Champagne is the eyewear equivalent of stealth-wealth dressing. It doesn't shout the way black acetate does, it doesn't sparkle the way bright gold does, and it doesn't need a logo to look considered. It just works. Editors at Vogue, Harper's Bazaar, and The Cut have all flagged warm metallic neutrals as one of the most enduring frame trends of the past three years, and the rise of "quiet luxury" dressing has pushed champagne frames from "interesting alternative" into "the safe answer for the woman who wears Khaite, The Row, or Toteme."
That's what the fashion press says. Here's what an actual optician will tell you, which is the kind of advice this guide is built on: champagne frames are some of the most flattering, most forgiving, and most professionally appropriate glasses on the market — if you know how to pick the right warmth and shape for your face. About 60% of customers who try one on for the first time end up keeping it, which is the highest "first-pair conversion" rate of any color in the Aoolia eyewear collection.
This guide walks you through every decision that matters: who champagne flatters, how it differs from gold and rose gold, what shapes hold up best in this finish, and what you should realistically pay in 2026.

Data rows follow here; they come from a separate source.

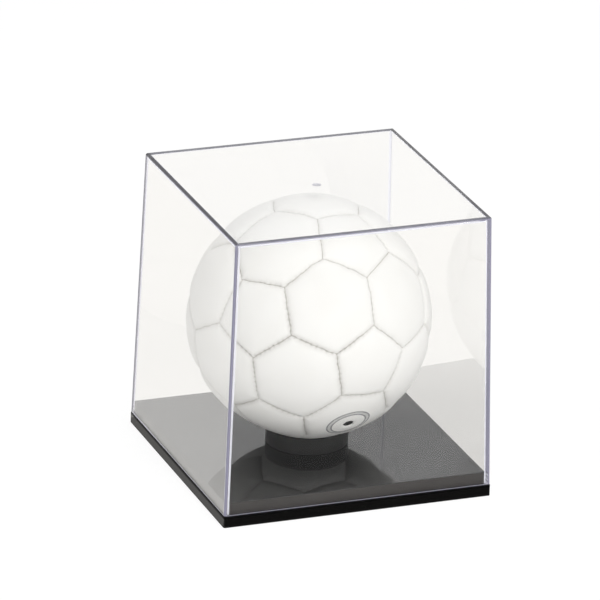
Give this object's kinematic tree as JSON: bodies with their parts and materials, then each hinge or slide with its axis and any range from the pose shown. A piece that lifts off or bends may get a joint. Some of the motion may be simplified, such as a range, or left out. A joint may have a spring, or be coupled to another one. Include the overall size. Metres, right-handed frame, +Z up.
{
  "type": "ball display case",
  "caption": "Clear square display case on a black base, with a lift-off cover, a ring stand and a white stitched leather handball on it.",
  "frame": {"origin": "centre of the base's underside, on the surface it stands on", "axes": "+Z up; -Y is the front, the face seen lower right in the picture; +X to the right along it"},
  "size_m": [0.22, 0.22, 0.2295],
  "materials": {
    "black_gloss_plastic": "polished injection-moulded black, mirrors what stands on it",
    "clear_plastic": "clear polished plastic, one moulding",
    "black_satin_plastic": "satin black",
    "white_leather": "fine-grained soft white leather, matt sheen",
    "black_rubber": "matt moulded rubber"
  },
  "bodies": {
    "base_body": {"base": "black_gloss_plastic"},
    "cover_body": {"cover": "clear_plastic"},
    "stand_body": {"ring_stand": "black_satin_plastic"},
    "ball_body": {"pentagon_panel_01": "white_leather", "pentagon_panel_02": "white_leather", "pentagon_panel_03": "white_leather", "pentagon_panel_04": "white_leather", "pentagon_panel_05": "white_leather", "pentagon_panel_06": "white_leather", "pentagon_panel_07": "white_leather", "pentagon_panel_08": "white_leather", "pentagon_panel_09": "white_leather", "pentagon_panel_10": "white_leather", "pentagon_panel_11": "white_leather", "pentagon_panel_12": "white_leather", "hexagon_panel_01": "white_leather", "hexagon_panel_02": "white_leather", "hexagon_panel_03": "white_leather", "hexagon_panel_04": "white_leather", "hexagon_panel_05": "white_leather", "hexagon_panel_06": "white_leather", "hexagon_panel_07": "white_leather", "hexagon_panel_08": "white_leather", "hexagon_panel_09": "white_leather", "hexagon_panel_10": "white_leather", "hexagon_panel_11": "white_leather", "hexagon_panel_12": "white_leather", "hexagon_panel_13": "white_leather", "hexagon_panel_14": "white_leather", "hexagon_panel_15": "white_leather", "hexagon_panel_16": "white_leather", "hexagon_panel_17": "white_leather", "hexagon_panel_18": "white_leather", "hexagon_panel_19": "white_leather", "valve_panel": "white_leather", "bladder": "black_rubber", "valve": "black_rubber"}
  },
  "joints": [
    {"name": "cover_lift", "type": "slide", "parent": "base_body", "child": "cover_body", "axis": [0, 0, 1], "range_m": [0, 0.24]},
    {"name": "ring_lift", "type": "slide", "parent": "base_body", "child": "stand_body", "axis": [0, 0, 1], "range_m": [0, 0.009]},
    {"name": "ball_turn", "type": "hinge", "parent": "stand_body", "child": "ball_body", "pos_m": [-0.004, -0.005, 0.122], "axis": [0, 0, 1], "continuous": true}
  ]
}
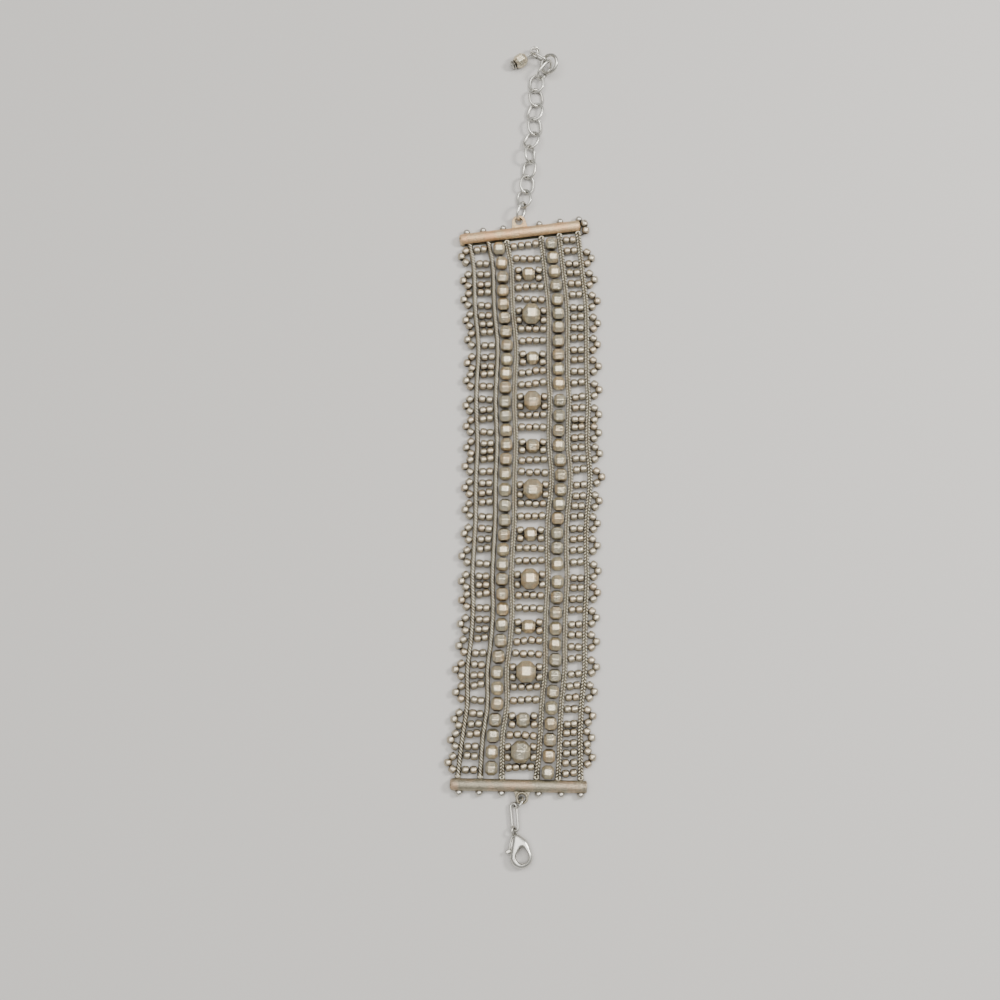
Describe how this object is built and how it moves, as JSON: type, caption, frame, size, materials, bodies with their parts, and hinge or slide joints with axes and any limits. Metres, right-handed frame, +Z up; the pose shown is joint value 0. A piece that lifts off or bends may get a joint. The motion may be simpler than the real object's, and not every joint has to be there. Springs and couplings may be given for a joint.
{
  "type": "beaded cuff bracelet",
  "caption": "Flexible bracelet of corded strands laced with rows of small round beads and columns of cut beads between two end bars, with a lobster clasp and an extension chain.",
  "frame": {"origin": "centre of the whole bracelet's outline as it lies open, on the table that it lies on", "axes": "+Y along the bracelet from the clasp to the extension chain, +X across it to the right as seen from above, +Z up from the table"},
  "size_m": [0.045, 0.2394, 0.0057],
  "materials": {
    "bar_metal": "antique silver, grained and softly polished",
    "cord_metal": "antique silver, twisted plies with dark crevices",
    "seed_metal": "polished silver plate",
    "cut_metal": "polished silver plate, faceted",
    "chain_metal": "bright polished silver",
    "clasp_metal": "bright polished silver"
  },
  "bodies": {
    "bracelet": {"top_bar": "bar_metal", "bottom_bar": "bar_metal", "cord_1": "cord_metal", "cord_2": "cord_metal", "cord_3": "cord_metal", "cord_4": "cord_metal", "cord_5": "cord_metal", "cord_6": "cord_metal", "left_seed_rows": "seed_metal", "centre_seed_rows": "seed_metal", "right_seed_rows": "seed_metal", "left_edge_loops": "seed_metal", "right_edge_loops": "seed_metal", "left_cut_beads": "cut_metal", "right_cut_beads": "cut_metal", "centre_bead_1": "cut_metal", "centre_bead_2": "cut_metal", "centre_bead_3": "cut_metal", "centre_bead_4": "cut_metal", "centre_bead_5": "cut_metal", "centre_bead_6": "cut_metal", "centre_bead_7": "cut_metal", "centre_bead_8": "cut_metal", "centre_bead_9": "cut_metal", "centre_bead_10": "cut_metal", "centre_bead_11": "cut_metal", "centre_bead_12": "cut_metal", "chain_link_1": "chain_metal", "chain_link_2": "chain_metal", "chain_link_3": "chain_metal", "chain_link_4": "chain_metal", "chain_link_5": "chain_metal", "chain_link_6": "chain_metal", "chain_link_7": "chain_metal", "chain_link_8": "chain_metal", "chain_link_9": "chain_metal", "chain_link_10": "chain_metal", "chain_link_11": "chain_metal", "end_ring": "chain_metal", "drop_link": "chain_metal", "drop_pin": "chain_metal", "drop_bead": "cut_metal", "clasp_ring": "chain_metal", "clasp_link": "chain_metal", "clasp_body": "clasp_metal"},
    "lever": {"clasp_lever": "clasp_metal"}
  },
  "joints": [
    {"name": "lever_swing", "type": "hinge", "parent": "bracelet", "child": "lever", "pos_m": [-0.00269, -0.11252, 0.0014], "axis": [0, 0, 1], "range_deg": [0, 20], "stiffness_Nm_per_rad": 0.0002, "springref_deg": -5.73}
  ]
}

1. What "Champagne" Actually Means in Eyewear
"Champagne" isn't one color — it's a family. Across the Aoolia champagne collection, you'll see at least three distinct interpretations of the finish, and knowing the difference is the single biggest predictor of whether you'll love your purchase:
Champagne acetate (warm beige with golden undertones). A translucent or semi-opaque finish that picks up gold light. This is the most-bought version because it flatters the widest range of skin tones. Think of it as a lighter, warmer cousin of honey tortoise.
Champagne metal (pale gold with a satin or matte finish). Used in aviators, browline frames, and metal cat-eyes. Less yellow than true gold, less cool than silver. Reads minimal and modern.
Champagne over clear (clear acetate with a champagne wash). The most contemporary interpretation — a transparent frame with a warm gold-tinted overlay. Looks light on the face but still has presence. The Mignon Square and Brook Cat-Eye are good examples.
When most people picture "champagne glasses," they're picturing the first one. But if your wardrobe is heavy on cool tones (black, navy, white, gray), the second metal version may serve you better — it has just enough warmth to flatter without clashing.

2. Who Champagne Glasses Flatter Most
The honest answer — based on a decade of fitting and a lot of returned frames — is that champagne is the most universally flattering "warm" frame color, but it's not literally for everyone. Here's how to tell whether it's for you:
Skin undertone (the deciding factor)
Hold a piece of plain white paper next to a piece of cream or ivory paper near your jawline in natural light:
Cream/ivory looks better → warm undertones → champagne is excellent. You'll get a glowing effect because the frame echoes the gold tones already in your skin.
White looks better → cool undertones → champagne can still work, but lean toward the cooler "champagne metal" version. A warm acetate champagne next to cool skin can sometimes look slightly muddy.
Both look equal → neutral undertones → you can wear any version of champagne. Lucky you.
If you can wear gold jewelry without it looking off, you can wear champagne acetate. If you stick to silver and platinum, choose champagne metal or skip champagne altogether for a cooler neutral like silver or pale gunmetal.
Hair color
Blonde, golden brown, auburn, warm gray: Champagne acetate is exceptionally flattering — the frame and your hair are in the same color family.
Black, ash brown, cool gray, platinum: Stick with champagne metal or champagne-over-clear. Solid champagne acetate can compete with cool hair instead of complementing it.
Red: Champagne acetate is one of the best frame colors you can wear. The warm tones harmonize and intensify the red without overwhelming it.
Eye color
Brown, hazel, amber: Champagne intensifies the gold flecks in your iris — a noticeable "your eyes look more striking" effect.
Green: Champagne brings out the warm gold notes in green eyes especially well.
Blue, gray: Champagne creates a soft contrast that's pleasant but less dramatic. Still wearable; just less of a wow moment.
Age
I'm including this because it gets searched a lot: champagne is one of the most age-flexible frame colors there is. It reads modern on women in their 20s, professional in 30s and 40s, and elegant in 50s and beyond. Unlike trendy colors (translucent pink, neon, etc.), it doesn't carry a generational signal.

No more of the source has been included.